Verifying study impact
An IS planning and management study should be conducted. When the organization has finished its work on processes and data classes, it should explore the functions and goals of the system with a list of requested departmental changes and a cost analysis.

Proposals
Final recommendations and plans are made for the organization during this step, which encompasses information architecture, IS management and information-subsystem development and includes costs, profits and future activities.

Presentation
This is the agreement of all interested parties (team, management and sponsor) on future actions.

Final step
The organization should establish specific responsibilities during the project's implementation. There is usually a controlling commission, ensuring consistency across the IS.
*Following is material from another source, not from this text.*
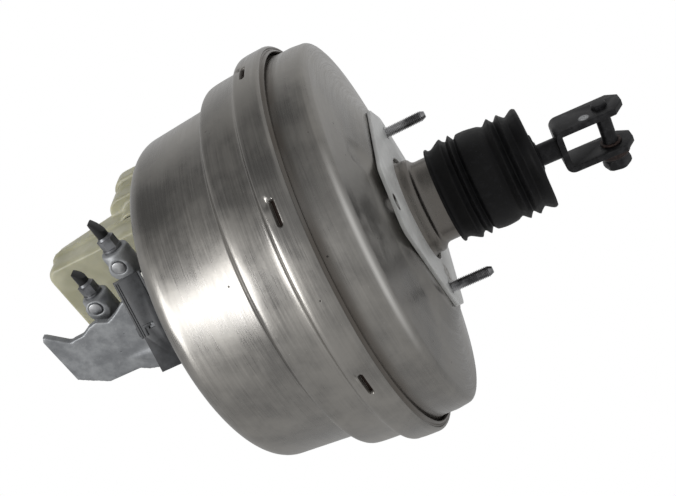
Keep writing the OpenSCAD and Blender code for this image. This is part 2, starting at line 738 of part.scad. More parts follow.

BSP, in addition to its value to IS planning, introduced the process view of a firm. The business process reengineering of the 1990s was built on this concept. It also demonstrated the need to separate data from its applications using it, supporting the database approach to software development methodology.

Criticism
The effectiveness of BSP and other similar planning methodologies has been questioned:
 The historical analysis shows that BSP and subsequent enterprise architecture (EA) methodologies are "fundamentally flawed".
 The research concludes that "the [BSP] approach is too expensive, its benefits are too uncertain, and it is organisationally difficult to implement".
 The research concludes that "given their great expense and time consumption, [...] findings seriously challenge the utility of the [BSP and similar] planning methodologies".
 The research concludes that "in summary, strategic information systems planners are not particularly satisfied with [the BSP methodology]. After all, it requires extensive resources. [...] When the [BSP] study is complete, further analysis may be required before the plan can be executed. The execution of the plan might not be very extensive".
 The study of BSP and similar planning methodologies concludes that "the evidence [...] presented here strongly supports the need for a fundamental rethinking of IS planning methodologies".